Friday, August 31, 2007

Chiaroscuro: Issue 33

Friday, August 31, 2007

Issue 33
was a good one for Chiaroscuro Magazine. Chizine publishes darker, occasionally twisted stories (Fluff and Buttons on the Teddy Bear Range, or The Man Who Eats Angels anyone?), but over the last two issues I have been impressed with the overall quality of the fiction. There were four stories in Issue 33.


Waiting Period, by Sunil Sadanand
Ladders, by David Sakmyster
The Vine that Ate the South, by Bill Kte'pi
The Mayor Will Make a Brief Statement and Then Take Questions, by David Nickle


Ladders features an entrepreneur in some strange, dingy, grimy city who retrieves people who have climbed up their ladders to get closer to the fresh air above the city and do not wish to come down. He does the job because it pays well and because it keeps some people from falling to their death. Interesting story concept, well executed and well told. I wished the story was longer to get more into this world of city and ladders and people trying to escape.

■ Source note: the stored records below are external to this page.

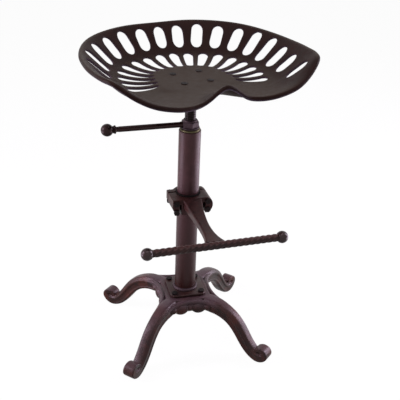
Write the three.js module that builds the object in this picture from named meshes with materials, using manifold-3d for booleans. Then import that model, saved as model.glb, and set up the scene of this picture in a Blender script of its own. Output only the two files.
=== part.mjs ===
// Tractor seat stool: a slotted cast seat on a lift screw, a pipe column with a
// clamped footrest, and a four-legged cast base. Sizes are in mm. X runs across
// the seat, -Y is the seat's open front and +Z is up. The floor is at zero, and
// the origin is the middle of the stool's footprint.
import * as THREE from 'three';
import { mergeVertices } from 'three/addons/utils/BufferGeometryUtils.js';
import Module from 'manifold-3d';

const wasm = await Module();
wasm.setup();

// Sizes that several pieces share.
const fit = 0.3;
const overrun = 3;
const edgeShare = 0.95;
const columnSetback = 16;
const roundFacets = 28;
const smallFacets = 12;
const ballFacets = 16;
const degrees = Math.PI / 180;
const right = Math.PI / 2;
const legCount = 4;

// Heights above the floor.
const plateTop = 128;
const columnTop = 526;
const discTop = 643;
const leverHeight = 538.5;
const clampMiddle = 357;
const barRise = 1;
const barHeight = clampMiddle + barRise;

// Turns about the column, in degrees from the seat's own front.
const baseTurn = -11;
const footrestTurn = -7.7;
const leverTurn = 170.6;

// Column, its foot and the parts in its top.
const columnRadius = 24;
const columnBore = 20.8;
const columnFoot = 98;
const plateHalf = 41.5;
const plateThickness = 6;
const plateChamfer = 7;
const footRingRadius = 27;
const footRingHeight = 6;
const insertLength = 36;
const topRingRadius = 21.8;
const topRingHeight = 4.5;

// Lift screw, its guide in the column and the boss on top.
const screwRadius = 12;
const screwTop = 628;
const screwShoulder = 328;
const journalRadius = 6;
const journalLength = 28;
const endNutRadius = 10.8;
const guideHeight = 20;
const endNutHeight = 6;
const bossRadius = 20;
const bossBottom = 600;
const flangeRadius = 56;
const flangeThickness = 6;
const flangeCone = 5;
const pinRadius = 3;

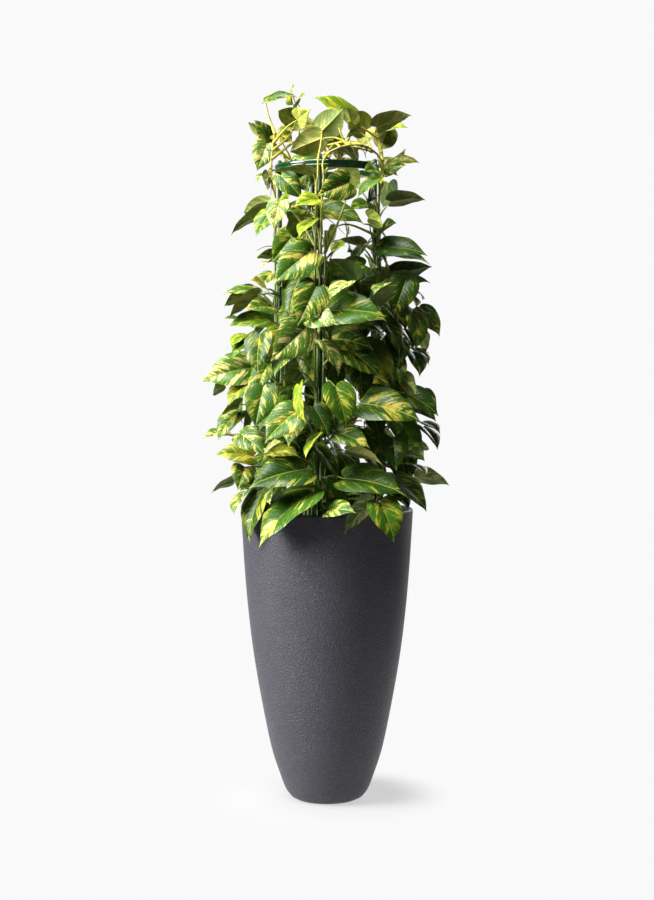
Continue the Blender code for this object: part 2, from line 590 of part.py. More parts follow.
# How a stalk may run: its least, usual and greatest reach, the least distance between two stalks on a stem,
# how many stem places are tried, and the cosine of the sharpest turn that it makes into its blade
STALK_LEAST = 0.016
STALK_USUAL = 0.050
STALK_GREATEST = 0.150
STALK_SPACING = 0.009
STALK_PLACES = 26
SHARPEST_TURN = -0.45
# Lift of a stalk's middle and how far it bows toward the back of the blade, the most natural first
STALK_BENDS = [(0.20, 0.22), (0.05, 0.30), (0.35, 0.10), (0.0, 0.0)]


def stalk_paths(leaf):
    """Stem places and stalk routes for a leaf, the most natural first."""
    options = []
    for number, node in nodes:
        reach = leaf.base - node
        if not STALK_LEAST < reach.length < STALK_GREATEST:
            continue
        if any((node - other).length < STALK_SPACING for other in used[number]):
            continue
        cost = abs(reach.length - STALK_USUAL) + 2.0 * max(0.0, -reach.z) + 0.003 * len(used[number])
        if reach.x * node.x + reach.y * node.y < 0:
            cost += 0.020
        options.append((cost, number, node))
    options.sort(key=lambda option: option[0])
    for option in options[:STALK_PLACES]:
        number, node = option[1:]
        reach = leaf.base - node
        arrive = leaf.up * 0.5 + leaf.along * 0.6
        for lift, bow in STALK_BENDS:
            middle = node.lerp(leaf.base, 0.55) + (Vector((0, 0, lift)) - arrive * bow) * reach.length * 0.5
            last_run = (leaf.base - middle).normalized()
            if last_run.dot(leaf.along) > SHARPEST_TURN and last_run.dot((middle - node).normalized()) > 0.2:
                yield number, [node, middle]


def crosses_itself(verts, faces):
    """Whether faces that share no corner meet, as when a stalk runs through its own blade."""
    tree = BVHTree.FromPolygons(verts, faces)
    return any(not set(faces[one]) & set(faces[other]) for one, other in tree.overlap(tree))


def in_view(point):
    """Where the eye sees a point, in millimetres of the axis plane."""
    scale = EYE_DISTANCE / (EYE_DISTANCE + point.y)
    return point.x * scale / MM, (EYE_HEIGHT + (point.z - EYE_HEIGHT) * scale) / MM


BLADE_CLEARANCE = 0.0016
STALK_CLEARANCE = 0.0007


def place_first(options):
    """Places the first leaf of the options that has room, on the first stalk that runs clear."""
    for leaf in options:
        shell = blade_shell(leaf, BLADE_CLEARANCE)
        if not crowd.clear(*shell):
            continue
        for number, stalk in stalk_paths(leaf):
            end = stalk[1].lerp(leaf.base, 0.97)
            route = tube([stalk[0], stalk[1], end], STALK_RADIUS + STALK_CLEARANCE)
            if not crowd.clear(*route, skip=("stem", number)):
                continue
            if crosses_itself(*leaf_solid(leaf, stalk, swell=GAP)):
                continue
            crowd.add(*shell, ("leaf", number))
            start = stalk[0].lerp(stalk[1], 0.08)
            crowd.add(*tube([start, stalk[1], end], STALK_RADIUS + 0.0002), ("stalk", number))
            used[number].append(stalk[0])
            grown[number].append((leaf, stalk))
            left = [leaf.point(edge, share) for middle, edge, share in leaf.sections]
            right = [leaf.point(edge, -share) for middle, edge, share in reversed(leaf.sections)]
            corners = [leaf.base, *left, leaf.point(1.0, 0.0), *right]
            outlines.append([in_view(corner) for corner in corners])
            return


# Depth shifts in millimetres that are tried in turn, for leaves that hang over the rim and for all others
RIM_SHIFTS = (0, -6, -12, -18, -26, -36, 6, 14)
SHIFTS = (0, 5, 10, -5, 16, 22, 28, -10, 36, 44, 54, 66, 80, 96)
ROLLS = (0, 14, -14, 28, -28)
SHRINKS = (1.0, 0.9, 0.8, 0.66)
LONGEST_LEAN = 0.036
WIDTH_SHARE = 0.72


def seen_leaf(row, depth_shift, roll_shift, shrink, fine):
    """The leaf of one row of the list, moved back by a depth, rolled and made smaller about its tip."""
    base_u, base_v, tip_u, tip_v, looks_wide = (value * MM for value in row[:5])
    layer, underside = row[5:]
    base_u = tip_u + (base_u - tip_u) * shrink
    base_v = tip_v + (base_v - tip_v) * shrink
    seen = math.hypot(tip_u - base_u, tip_v - base_v)
    least = 0.060 - 0.014 * max(0.0, min(1.0, (base_v - 0.9) / 0.2))
    length = max(seen * 1.03, looks_wide * shrink / 0.80, least * shrink)
    out = min(LONGEST_LEAN, math.sqrt(max(0.0, length * length - seen * seen)))
    length = math.hypot(seen, out)
    width = max(WIDTH_SHARE * length, looks_wide * shrink)
    middle_u = (base_u + tip_u) / 2
    reach = between(ENVELOPE, (base_v + tip_v) / 2)
    depth = -math.sqrt(max(0.0, reach * reach - (0.9 * middle_u) ** 2)) + layer * LAYER_STEP + depth_shift
    base = from_view(base_u, base_v, depth + out / 2)
    tip = from_view(tip_u, tip_v, depth - out / 2)
    along = (tip - base).normalized()
    toward = Vector((0.0, -1.0, 0.0))
    toward = (toward - along * toward.dot(along)).normalized()
    across = along.cross(toward)
    if across.z < -0.25 or (abs(across.z) <= 0.25 and across.x * middle_u < 0):
        across = -across
    roll = math.acos(min(1.0, looks_wide * shrink / width)) + math.radians(roll_shift)
    facing = toward * math.cos(roll) * (-1 if underside else 1) + across * math.sin(roll)
    return Leaf(base, tip, facing, width, 0.07, 0.14, fine)


for row in sorted(SEEN_LEAVES, key=lambda row: row[5]):
    shifts = RIM_SHIFTS if min(row[1], row[3]) < 512 else SHIFTS
    place_first(
        seen_leaf(row, shift * MM, roll, shrink, row[5] == 0)
        for shrink in SHRINKS for roll in ROLLS for shift in shifts
    )

# Leaves behind the listed ones, wherever the list leaves the foliage open to the eye. Millimetres
FILL_STEP = 15
FILL_HEIGHTS = range(506, 900, FILL_STEP)
FILL_LIMIT = [(500, 108), (560, 140), (620, 146), (700, 142), (800, 132), (860, 112), (900, 92)]
FILL_SHIFTS = (16, 26, 38, 52, 68, 86)


def covered(across, height):
    """Whether a leaf placed so far hides a point of the view, by counting the outline edges beside it."""
    for outline in outlines:
        beside = 0
        for (u1, v1), (u2, v2) in zip(outline, outline[1:] + outline[:1]):
            if (v1 > height) != (v2 > height) and across < u1 + (u2 - u1) * (height - v1) / (v2 - v1):
                beside += 1
        if beside % 2:
            return True
    return False


def fill_leaves(across, height):
    for shift in FILL_SHIFTS:
        for length in (78, 66, 54):
            swing = across / 260 + random.uniform(-0.45, 0.45)
            base_u = across - swing * length / 2
            tip_u = across + swing * length / 2
            row = (base_u, height + length * 0.45, tip_u, height - length * 0.45, length * 0.6, 1, 0)
            yield seen_leaf(row, shift * MM, random.uniform(-20, 20), 1.0, False)


for height in FILL_HEIGHTS:
    limit = round(between(FILL_LIMIT, height))
    for across in range(-limit, limit + 1, FILL_STEP):
        if not covered(across, height):
            place_first(fill_leaves(across, height))

# Leaves at the sides and the back, which the photograph hides, spread evenly round the trellis
LEVELS = 13
BACK_PER_LEVEL = 6
BACK_TRIES = 9


def back_leaf(level, place_index, attempt):
    height = 0.520 + level * 0.048 + random.uniform(-0.015, 0.015) * (1 + attempt * 0.2)
    turn = math.radians(12 + 156 * (place_index + 0.5 + random.uniform(-0.35, 0.35)) / BACK_PER_LEVEL)
    droop = math.radians(random.uniform(20, 62))
    length = random.uniform(0.070, 0.098) * (1.0 - 0.02 * level) * (1.0 - 0.04 * attempt)
    reach = between(ENVELOPE, height) + random.uniform(-0.030, 0.025) - 0.004 * attempt
    outward = Vector((math.cos(turn), math.sin(turn), 0.0))
    swing = Vector((-outward.y, outward.x, 0.0)) * random.uniform(-0.5, 0.5)
    along = (outward * math.cos(droop) + swing - Vector((0, 0, 1)) * math.sin(droop)).normalized()
    middle = outward * reach + Vector((0, 0, height))
    facing = outward * math.sin(droop) + Vector((0, 0, math.cos(droop))) + swing * 0.6
    width = length * random.uniform(0.66, 0.76)
    return Leaf(middle - along * length / 2, middle + along * length / 2, facing, width, 0.08, 0.14, False)


def stays_behind(leaf):
    """Whether a leaf at the back leaves the outline and the openings of the photograph as they are."""
    tip = leaf.point(1.0, 0.0)
    limit = between(BACK_LIMIT, tip.z)
    if abs(tip.x) > limit or abs(leaf.base.x) > limit:
        return False
    for across, height in (in_view(leaf.base), in_view(tip), in_view(leaf.point(0.5, 0.0))):
        if any(left < across < right and low < height < high for left, right, low, high in WINDOWS):
            return False
    return True


for level in range(LEVELS):
    for place_index in range(BACK_PER_LEVEL):
        tries = (back_leaf(level, place_index, attempt) for attempt in range(BACK_TRIES))
        place_first(leaf for leaf in tries if stays_behind(leaf))


# Each vine: its stem as a curve made into a mesh, united with its stalks and leaves

def curve_mesh(name, points, radius, thin_end):
    curve = bpy.data.curves.new(name, "CURVE")
    curve.dimensions = "3D"
    curve.bevel_depth = radius
    curve.bevel_resolution = 0
    curve.use_fill_caps = True
    spline = curve.splines.new("POLY")
    spline.points.add(len(points) - 1)
    for index, (target, source) in enumerate(zip(spline.points, points)):
        target.co = (*source, 1.0)
        target.radius = 1.0 + (thin_end - 1.0) * index / (len(points) - 1)
    holder = bpy.data.objects.new(name, curve)
    parts.objects.link(holder)
    mesh = evaluated_mesh(holder)
    bpy.data.objects.remove(holder, do_unlink=True)
    body = bmesh.new()
    body.from_mesh(mesh)
    bmesh.ops.remove_doubles(body, verts=body.verts, dist=0.00005)
    body.to_mesh(mesh)
    body.free()
    return mesh


def solid_mesh(name, verts, faces):
    mesh = bpy.data.meshes.new(name)
    body = bmesh.new()
    corners = [body.verts.new(v) for v in verts]
    for face in faces:
        body.faces.new([corners[index] for index in face])
    bmesh.ops.triangulate(body, faces=[face for face in body.faces if len(face.verts) > 3])
    bmesh.ops.recalc_face_normals(body, faces=body.faces)
    body.to_mesh(mesh)
    body.free()
    return mesh


for number, points in enumerate(stems):
    name = f"vine_{number + 1:02d}"
    stem = place(name, curve_mesh(name + "_stem", points, STEM_RADIUS, 0.75), LEAF)
    stalks = []
    for index, (leaf, stalk) in enumerate(grown[number]):
        mesh = solid_mesh(f"{name}_leaf", *leaf_solid(leaf, stalk))
        blade = place(f"{name}_leaf_{index:02d}", mesh, LEAF, cutters)
        stalks.append(blade)
    if stalks:
        combine(stem, "UNION", stalks, name + "_leaves")
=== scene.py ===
"""The looks of the potted golden pothos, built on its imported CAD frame. Metres, +Z up."""

import math
import random

import bpy
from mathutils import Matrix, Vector, noise
from mathutils.bvhtree import BVHTree


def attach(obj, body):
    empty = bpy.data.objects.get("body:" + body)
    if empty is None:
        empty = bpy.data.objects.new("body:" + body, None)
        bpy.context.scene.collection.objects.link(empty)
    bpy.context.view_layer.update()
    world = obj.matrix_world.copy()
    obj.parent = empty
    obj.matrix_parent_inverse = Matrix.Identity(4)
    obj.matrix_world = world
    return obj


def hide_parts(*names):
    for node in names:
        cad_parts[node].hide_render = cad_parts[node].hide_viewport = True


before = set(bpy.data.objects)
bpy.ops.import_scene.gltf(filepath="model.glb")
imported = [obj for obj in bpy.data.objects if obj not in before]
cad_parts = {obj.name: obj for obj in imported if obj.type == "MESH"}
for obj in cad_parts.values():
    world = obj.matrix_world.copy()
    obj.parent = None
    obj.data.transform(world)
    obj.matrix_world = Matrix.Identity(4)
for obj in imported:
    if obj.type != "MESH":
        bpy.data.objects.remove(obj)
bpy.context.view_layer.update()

# Planter: the tall tapered outer pot, cast in one piece from charcoal resin with stone flour in it.
# Its skin is matt and pebbled, and its rim is softly rounded.
PLANTER_HEIGHT = 0.496
PLANTER_WALL = 0.0085
PLANTER_FLOOR = 0.013
PLANTER_SEGMENTS = 32
SHARP_EDGE = math.radians(50)
# Outer radius of the planter at heights above the floor, rim last
PLANTER_OUTLINE = [
    (0.053, 0.000), (0.064, 0.006), (0.072, 0.018), (0.082, 0.045), (0.096, 0.090), (0.113, 0.175),
    (0.1255, 0.250), (0.1345, 0.325), (0.1405, 0.396), (0.1445, 0.460), (0.1465, PLANTER_HEIGHT),
]
FOOT_CURVE = [(0.0, 0.0), (0.050, 0.0), (0.0545, 0.0006), (0.0600, 0.0028)]
RIM_CURVE = [(0.1464, 0.4937), (0.1458, 0.4953), (0.1443, 0.4960), (0.1402, 0.4960), (0.1387, 0.4953),
             (0.1380, 0.4935)]


def between(table, height):
    """Value at a height from a list of (height, value)."""
    if height <= table[0][0]:
        return table[0][1]
    for (low, low_value), (high, high_value) in zip(table, table[1:]):
        if height <= high:
            return low_value + (high_value - low_value) * (height - low) / (high - low)
    return table[-1][1]


wall = [(height, radius - PLANTER_WALL) for radius, height in PLANTER_OUTLINE]
inside = [(0.0, PLANTER_FLOOR), (0.048, PLANTER_FLOOR)]
inside += [(between(wall, height), height) for height in (0.022, 0.045, 0.090, 0.175, 0.325, PLANTER_HEIGHT)]
planter_profile = inside + PLANTER_OUTLINE[::-1] + [(0.0, 0.0)]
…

The Mayor Will Make a Brief Statement... takes the form of a press conference with the Mayor speaking about a boy who was killed in a hit and run accident and about the community's grief. And then Nickle twists the whole thing. Short, but it works for what it is.

The Vine That Ate the South did not really connect with me too much. Apparently there is some time travel, a girl who has had odd experiences with men who seem strangely familiar, and...yeah. Nothing remarkable here.

Waiting Period opens with these two sentences which built up my interest real quick:
"I didn't tell him I was leaving." This is what the dead girl in the yellow dress tells me when I ask her if she's seen my daughter.
There is something about stories where dead people are characters that just works for me. I guess that makes them zombies, but that’s not quite it. A dead man is looking for his dead daughter. It works. I thought that Ladders would be my favorite from this issue, but I think Waiting Period is. It's the walking, talking dead thing. Maybe this is a new sub-genre of fiction that needs to be explored in greater depth.